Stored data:

⁂

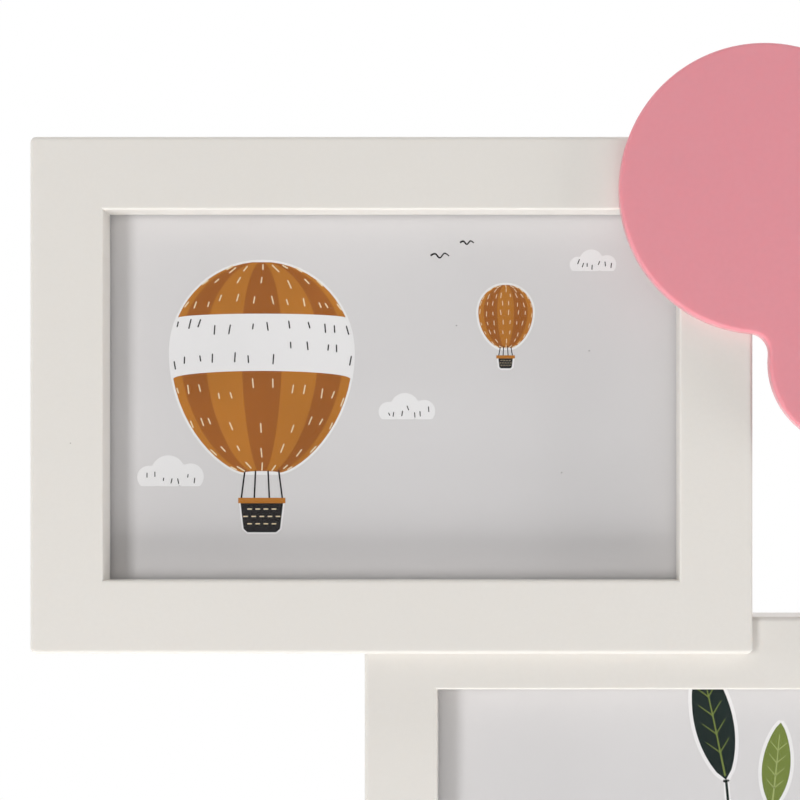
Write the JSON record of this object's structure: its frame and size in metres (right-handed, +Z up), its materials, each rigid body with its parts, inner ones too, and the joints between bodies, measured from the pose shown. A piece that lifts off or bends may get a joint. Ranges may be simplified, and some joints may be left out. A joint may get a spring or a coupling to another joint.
{
  "type": "collage photo frame",
  "caption": "Wall collage of plain moulded photo frames joined edge over edge, with a pink butterfly plate across the gap, turn buttons behind and sawtooth hangers.",
  "frame": {"origin": "on the wall plane, midway between the middle notches of the two sawtooth hangers", "axes": "+X to the right as seen from the room, +Y into the wall, +Z up"},
  "size_m": [0.4542, 0.0276, 0.3769],
  "materials": {
    "frame": "warm white moulded plastic, satin, slightly pearly",
    "clear_sheet": "clear styrene sheet, polished",
    "print": null,
    "board": "thin hardboard, smooth on the outside",
    "button": "zinc plated steel turn button",
    "screw": "zinc plated pan head screw",
    "hanger": "brassed sawtooth hanger strip",
    "butterfly": "pink plastic plate with polished rounded edges",
    "butterfly_body": "deeper pink plastic, glossy"
  },
  "bodies": {
    "frames": {"upper_left_frame": "frame", "upper_left_clear_sheet": "clear_sheet", "upper_left_print": "print", "upper_left_backing_board": "board", "upper_left_button_screws": "screw", "upper_right_frame": "frame", "upper_right_clear_sheet": "clear_sheet", "upper_right_print": "print", "upper_right_backing_board": "board", "upper_right_button_screws": "screw", "lower_frame": "frame", "lower_clear_sheet": "clear_sheet", "lower_print": "print", "lower_backing_board": "board", "lower_button_screws": "screw", "left_hanger": "hanger", "right_hanger": "hanger", "hanger_screws": "screw", "joining_screws": "screw", "butterfly_wings": "butterfly", "butterfly_body": "butterfly_body", "butterfly_screws": "screw"},
    "upper_left_turn_button_left": {"upper_left_turn_button_left": "button"},
    "upper_left_turn_button_right": {"upper_left_turn_button_right": "button"},
    "upper_left_turn_button_top": {"upper_left_turn_button_top": "button"},
    "upper_left_turn_button_bottom": {"upper_left_turn_button_bottom": "button"},
    "upper_right_turn_button_left": {"upper_right_turn_button_left": "button"},
    "upper_right_turn_button_right": {"upper_right_turn_button_right": "button"},
    "upper_right_turn_button_top": {"upper_right_turn_button_top": "button"},
    "upper_right_turn_button_bottom": {"upper_right_turn_button_bottom": "button"},
    "lower_turn_button_left": {"lower_turn_button_left": "button"},
    "lower_turn_button_right": {"lower_turn_button_right": "button"},
    "lower_turn_button_top_left": {"lower_turn_button_top_left": "button"},
    "lower_turn_button_bottom_left": {"lower_turn_button_bottom_left": "button"},
    "lower_turn_button_top_right": {"lower_turn_button_top_right": "button"},
    "lower_turn_button_bottom_right": {"lower_turn_button_bottom_right": "button"}
  },
  "joints": [
    {"name": "upper_left_turn_button_left_pivot", "type": "hinge", "parent": "frames", "child": "upper_left_turn_button_left", "pos_m": [-0.2195, -0.00705, -0.0583], "axis": [0, 1, 0], "range_deg": [-100, 100]},
    {"name": "upper_left_turn_button_right_pivot", "type": "hinge", "parent": "frames", "child": "upper_left_turn_button_right", "pos_m": [-0.0515, -0.00705, -0.0583], "axis": [0, 1, 0], "range_deg": [-100, 100]},
    {"name": "upper_left_turn_button_top_pivot", "type": "hinge", "parent": "frames", "child": "upper_left_turn_button_top", "pos_m": [-0.1735, -0.00705, -0.0003], "axis": [0, 1, 0], "range_deg": [-100, 100]},
    {"name": "upper_left_turn_button_bottom_pivot", "type": "hinge", "parent": "frames", "child": "upper_left_turn_button_bottom", "pos_m": [-0.1735, -0.00705, -0.1163], "axis": [0, 1, 0], "range_deg": [-100, 100]},
    {"name": "upper_right_turn_button_left_pivot", "type": "hinge", "parent": "frames", "child": "upper_right_turn_button_left", "pos_m": [0.0515, -0.00705, -0.0583], "axis": [0, 1, 0], "range_deg": [-100, 100]},
    {"name": "upper_right_turn_button_right_pivot", "type": "hinge", "parent": "frames", "child": "upper_right_turn_button_right", "pos_m": [0.2195, -0.00705, -0.0583], "axis": [0, 1, 0], "range_deg": [-100, 100]},
    {"name": "upper_right_turn_button_top_pivot", "type": "hinge", "parent": "frames", "child": "upper_right_turn_button_top", "pos_m": [0.1735, -0.00705, -0.0003], "axis": [0, 1, 0], "range_deg": [-100, 100]},
    {"name": "upper_right_turn_button_bottom_pivot", "type": "hinge", "parent": "frames", "child": "upper_right_turn_button_bottom", "pos_m": [0.1735, -0.00705, -0.1163], "axis": [0, 1, 0], "range_deg": [-100, 100]},
    {"name": "lower_turn_button_left_pivot", "type": "hinge", "parent": "frames", "child": "lower_turn_button_left", "pos_m": [-0.135, -0.00305, -0.2308], "axis": [0, 1, 0], "range_deg": [-100, 100]},
    {"name": "lower_turn_button_right_pivot", "type": "hinge", "parent": "frames", "child": "lower_turn_button_right", "pos_m": [0.135, -0.00305, -0.2308], "axis": [0, 1, 0], "range_deg": [-100, 100]},
    {"name": "lower_turn_button_top_left_pivot", "type": "hinge", "parent": "frames", "child": "lower_turn_button_top_left", "pos_m": [-0.09325, -0.00305, -0.1223], "axis": [0, 1, 0], "range_deg": [-100, 100]},
    {"name": "lower_turn_button_bottom_left_pivot", "type": "hinge", "parent": "frames", "child": "lower_turn_button_bottom_left", "pos_m": [-0.09325, -0.00305, -0.3393], "axis": [0, 1, 0], "range_deg": [-100, 100]},
    {"name": "lower_turn_button_top_right_pivot", "type": "hinge", "parent": "frames", "child": "lower_turn_button_top_right", "pos_m": [0.09325, -0.00305, -0.1223], "axis": [0, 1, 0], "range_deg": [-100, 100]},
    {"name": "lower_turn_button_bottom_right_pivot", "type": "hinge", "parent": "frames", "child": "lower_turn_button_bottom_right", "pos_m": [0.09325, -0.00305, -0.3393], "axis": [0, 1, 0], "range_deg": [-100, 100]}
  ]
}
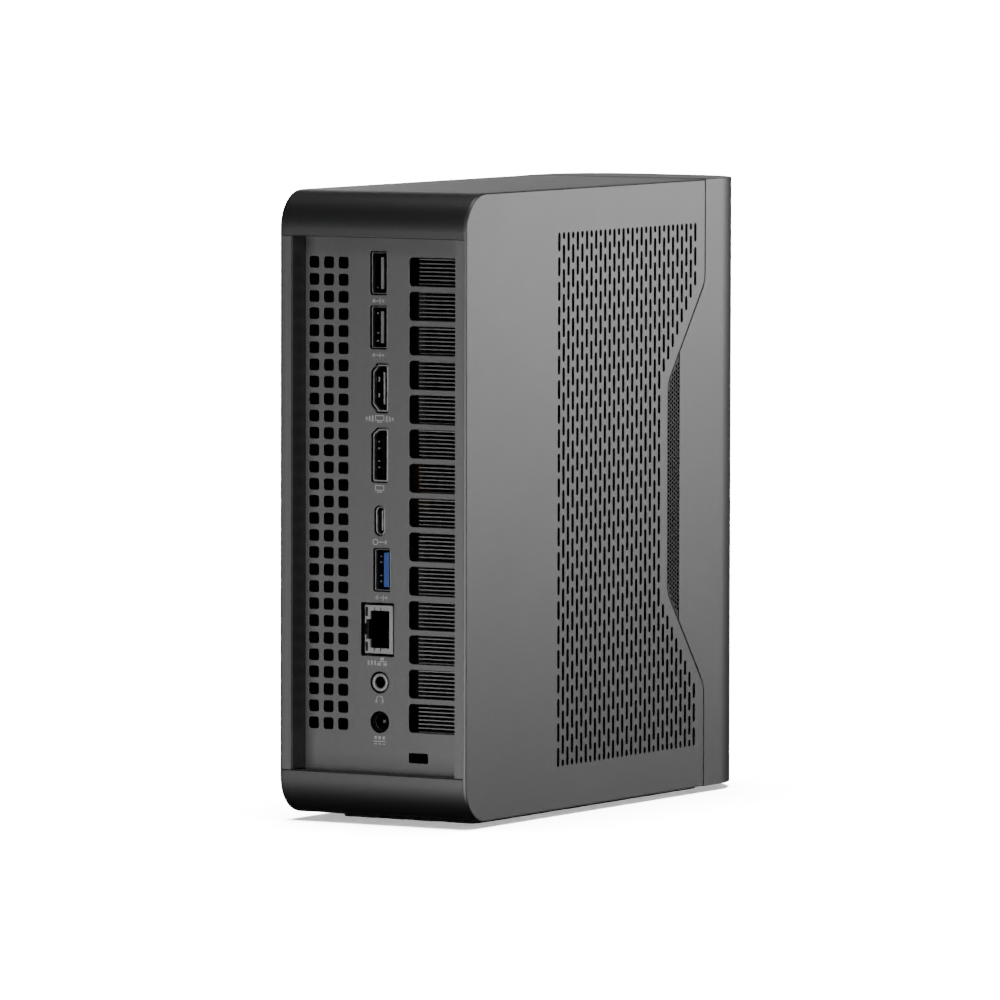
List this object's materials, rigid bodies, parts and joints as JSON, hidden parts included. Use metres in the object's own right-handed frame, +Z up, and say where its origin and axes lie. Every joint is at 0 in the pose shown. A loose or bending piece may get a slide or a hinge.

⁂

#### Do this
Extract all of the data shown above without alteration.

#### Output of the exercise
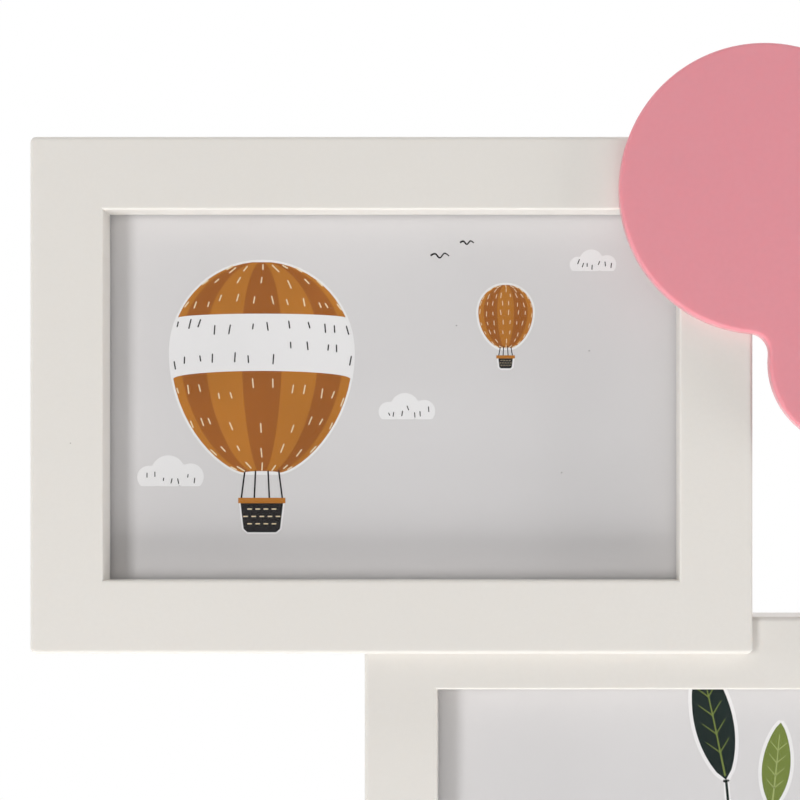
Write the JSON record of this object's structure: its frame and size in metres (right-handed, +Z up), its materials, each rigid body with its parts, inner ones too, and the joints between bodies, measured from the pose shown. A piece that lifts off or bends may get a joint. Ranges may be simplified, and some joints may be left out. A joint may get a spring or a coupling to another joint.
{
  "type": "collage photo frame",
  "caption": "Wall collage of plain moulded photo frames joined edge over edge, with a pink butterfly plate across the gap, turn buttons behind and sawtooth hangers.",
  "frame": {"origin": "on the wall plane, midway between the middle notches of the two sawtooth hangers", "axes": "+X to the right as seen from the room, +Y into the wall, +Z up"},
  "size_m": [0.4542, 0.0276, 0.3769],
  "materials": {
    "frame": "warm white moulded plastic, satin, slightly pearly",
    "clear_sheet": "clear styrene sheet, polished",
    "print": null,
    "board": "thin hardboard, smooth on the outside",
    "button": "zinc plated steel turn button",
    "screw": "zinc plated pan head screw",
    "hanger": "brassed sawtooth hanger strip",
    "butterfly": "pink plastic plate with polished rounded edges",
    "butterfly_body": "deeper pink plastic, glossy"
  },
  "bodies": {
    "frames": {"upper_left_frame": "frame", "upper_left_clear_sheet": "clear_sheet", "upper_left_print": "print", "upper_left_backing_board": "board", "upper_left_button_screws": "screw", "upper_right_frame": "frame", "upper_right_clear_sheet": "clear_sheet", "upper_right_print": "print", "upper_right_backing_board": "board", "upper_right_button_screws": "screw", "lower_frame": "frame", "lower_clear_sheet": "clear_sheet", "lower_print": "print", "lower_backing_board": "board", "lower_button_screws": "screw", "left_hanger": "hanger", "right_hanger": "hanger", "hanger_screws": "screw", "joining_screws": "screw", "butterfly_wings": "butterfly", "butterfly_body": "butterfly_body", "butterfly_screws": "screw"},
    "upper_left_turn_button_left": {"upper_left_turn_button_left": "button"},
    "upper_left_turn_button_right": {"upper_left_turn_button_right": "button"},
    "upper_left_turn_button_top": {"upper_left_turn_button_top": "button"},
    "upper_left_turn_button_bottom": {"upper_left_turn_button_bottom": "button"},
    "upper_right_turn_button_left": {"upper_right_turn_button_left": "button"},
    "upper_right_turn_button_right": {"upper_right_turn_button_right": "button"},
    "upper_right_turn_button_top": {"upper_right_turn_button_top": "button"},
    "upper_right_turn_button_bottom": {"upper_right_turn_button_bottom": "button"},
    "lower_turn_button_left": {"lower_turn_button_left": "button"},
    "lower_turn_button_right": {"lower_turn_button_right": "button"},
    "lower_turn_button_top_left": {"lower_turn_button_top_left": "button"},
    "lower_turn_button_bottom_left": {"lower_turn_button_bottom_left": "button"},
    "lower_turn_button_top_right": {"lower_turn_button_top_right": "button"},
    "lower_turn_button_bottom_right": {"lower_turn_button_bottom_right": "button"}
  },
  "joints": [
    {"name": "upper_left_turn_button_left_pivot", "type": "hinge", "parent": "frames", "child": "upper_left_turn_button_left", "pos_m": [-0.2195, -0.00705, -0.0583], "axis": [0, 1, 0], "range_deg": [-100, 100]},
    {"name": "upper_left_turn_button_right_pivot", "type": "hinge", "parent": "frames", "child": "upper_left_turn_button_right", "pos_m": [-0.0515, -0.00705, -0.0583], "axis": [0, 1, 0], "range_deg": [-100, 100]},
    {"name": "upper_left_turn_button_top_pivot", "type": "hinge", "parent": "frames", "child": "upper_left_turn_button_top", "pos_m": [-0.1735, -0.00705, -0.0003], "axis": [0, 1, 0], "range_deg": [-100, 100]},
    {"name": "upper_left_turn_button_bottom_pivot", "type": "hinge", "parent": "frames", "child": "upper_left_turn_button_bottom", "pos_m": [-0.1735, -0.00705, -0.1163], "axis": [0, 1, 0], "range_deg": [-100, 100]},
    {"name": "upper_right_turn_button_left_pivot", "type": "hinge", "parent": "frames", "child": "upper_right_turn_button_left", "pos_m": [0.0515, -0.00705, -0.0583], "axis": [0, 1, 0], "range_deg": [-100, 100]},
    {"name": "upper_right_turn_button_right_pivot", "type": "hinge", "parent": "frames", "child": "upper_right_turn_button_right", "pos_m": [0.2195, -0.00705, -0.0583], "axis": [0, 1, 0], "range_deg": [-100, 100]},
    {"name": "upper_right_turn_button_top_pivot", "type": "hinge", "parent": "frames", "child": "upper_right_turn_button_top", "pos_m": [0.1735, -0.00705, -0.0003], "axis": [0, 1, 0], "range_deg": [-100, 100]},
    {"name": "upper_right_turn_button_bottom_pivot", "type": "hinge", "parent": "frames", "child": "upper_right_turn_button_bottom", "pos_m": [0.1735, -0.00705, -0.1163], "axis": [0, 1, 0], "range_deg": [-100, 100]},
    {"name": "lower_turn_button_left_pivot", "type": "hinge", "parent": "frames", "child": "lower_turn_button_left", "pos_m": [-0.135, -0.00305, -0.2308], "axis": [0, 1, 0], "range_deg": [-100, 100]},
    {"name": "lower_turn_button_right_pivot", "type": "hinge", "parent": "frames", "child": "lower_turn_button_right", "pos_m": [0.135, -0.00305, -0.2308], "axis": [0, 1, 0], "range_deg": [-100, 100]},
    {"name": "lower_turn_button_top_left_pivot", "type": "hinge", "parent": "frames", "child": "lower_turn_button_top_left", "pos_m": [-0.09325, -0.00305, -0.1223], "axis": [0, 1, 0], "range_deg": [-100, 100]},
    {"name": "lower_turn_button_bottom_left_pivot", "type": "hinge", "parent": "frames", "child": "lower_turn_button_bottom_left", "pos_m": [-0.09325, -0.00305, -0.3393], "axis": [0, 1, 0], "range_deg": [-100, 100]},
    {"name": "lower_turn_button_top_right_pivot", "type": "hinge", "parent": "frames", "child": "lower_turn_button_top_right", "pos_m": [0.09325, -0.00305, -0.1223], "axis": [0, 1, 0], "range_deg": [-100, 100]},
    {"name": "lower_turn_button_bottom_right_pivot", "type": "hinge", "parent": "frames", "child": "lower_turn_button_bottom_right", "pos_m": [0.09325, -0.00305, -0.3393], "axis": [0, 1, 0], "range_deg": [-100, 100]}
  ]
}
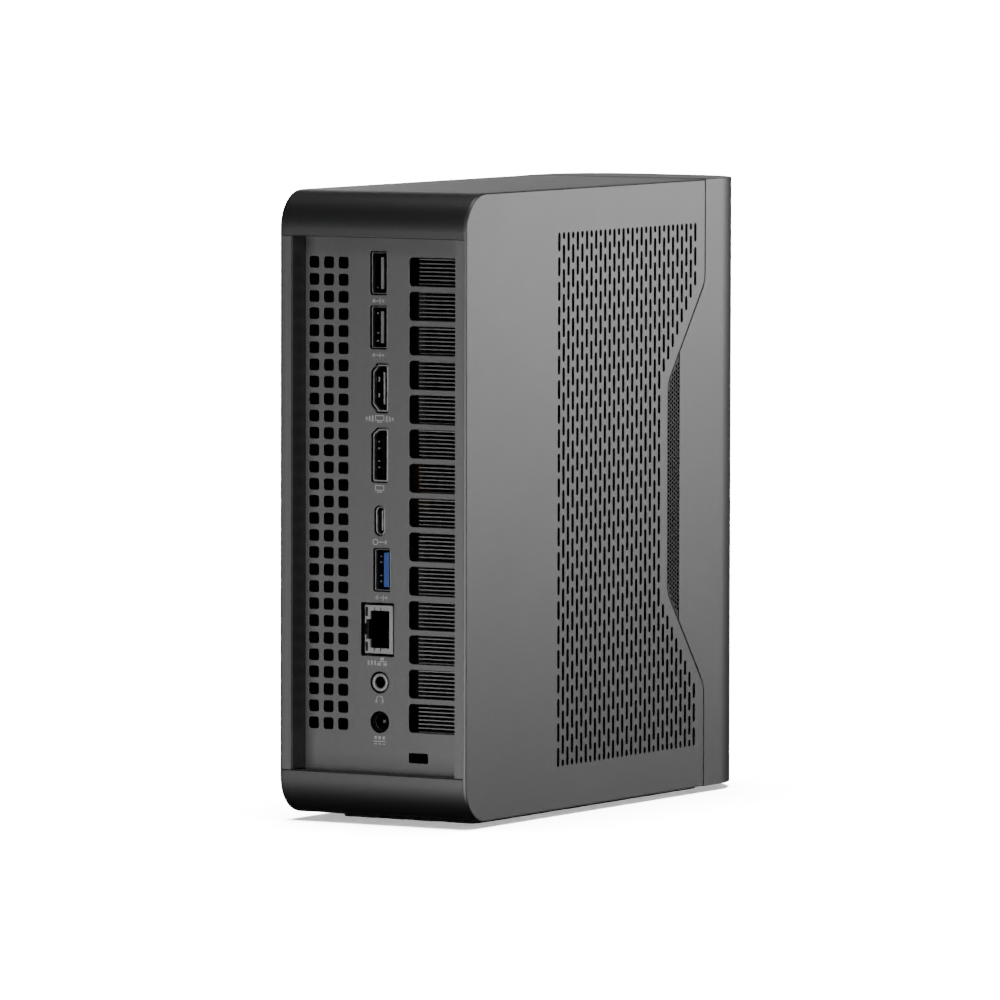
List this object's materials, rigid bodies, parts and joints as JSON, hidden parts included. Use metres in the object's own right-handed frame, +Z up, and say where its origin and axes lie. Every joint is at 0 in the pose shown. A loose or bending piece may get a slide or a hinge.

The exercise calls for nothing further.